Dans le panel des émotions humaines déjà évoquées, l’auteur met en lumière la jalousie et l’envie qu’elle secoue dans un immense chaudron en rajoutant les secrets et les non-dits. «Les émotions non exprimées ne meurent jamais. Elles sont enterrées vivantes et libérées plus tard de façon plus laide.» Jusqu’où un être humain est-il capable d’aller par jalousie ? Si les dialogues très percutants sont évocateurs d’émotions longtemps cachées, les silences sont quant à eux suffocants. Il y a ce qui est dit, et ce qui ne l’est pas. L’absence de mots c’est aussi un moyen de dire quelque chose, mais le ressenti est plus éprouvant. 

Le roman est truffé de suffisamment de belles révélations pour tenir le lecteur en haleine jusqu’au bout. Honnêtement ? Il n’en avait pas besoin. Chrystel Duchamp a l’art et la manière de vous harponner dès les premières pages, la Casa et les personnages se suffisent presque à eux-mêmes. Lorsque vous parviendrez au dénouement, vous penserez à moi : cette femme est absolument machiavélique !

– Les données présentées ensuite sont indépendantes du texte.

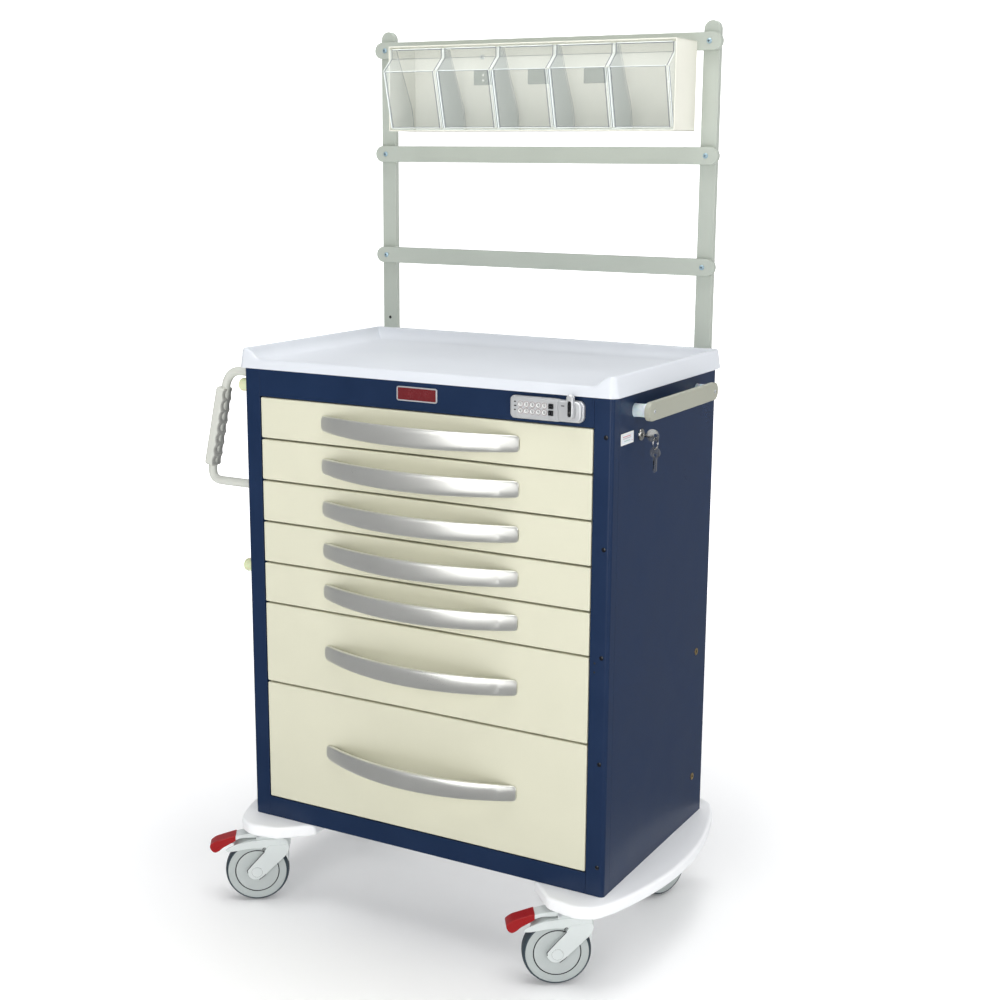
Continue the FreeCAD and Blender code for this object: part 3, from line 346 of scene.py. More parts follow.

PS : Je salue ici la réactivité de Mylène des éditions Archipel qui a bien compris que lorsqu’un titre est demandé par un blogueur sur Netgalley, c’est qu’il a envie de lire le roman tout de suite et pas dans 3 semaines, et qu’il a le temps de le faire au moment où il en fait la demande. L’acceptation est toujours accompagnée d’un petit mail fort gentil qui commence par dire « merci ». Je sais, dans notre monde 2.0 ça n’a l’air de rien… mais je vous assure que c’est rarissime et que j’y suis très sensible. Merci Mylène.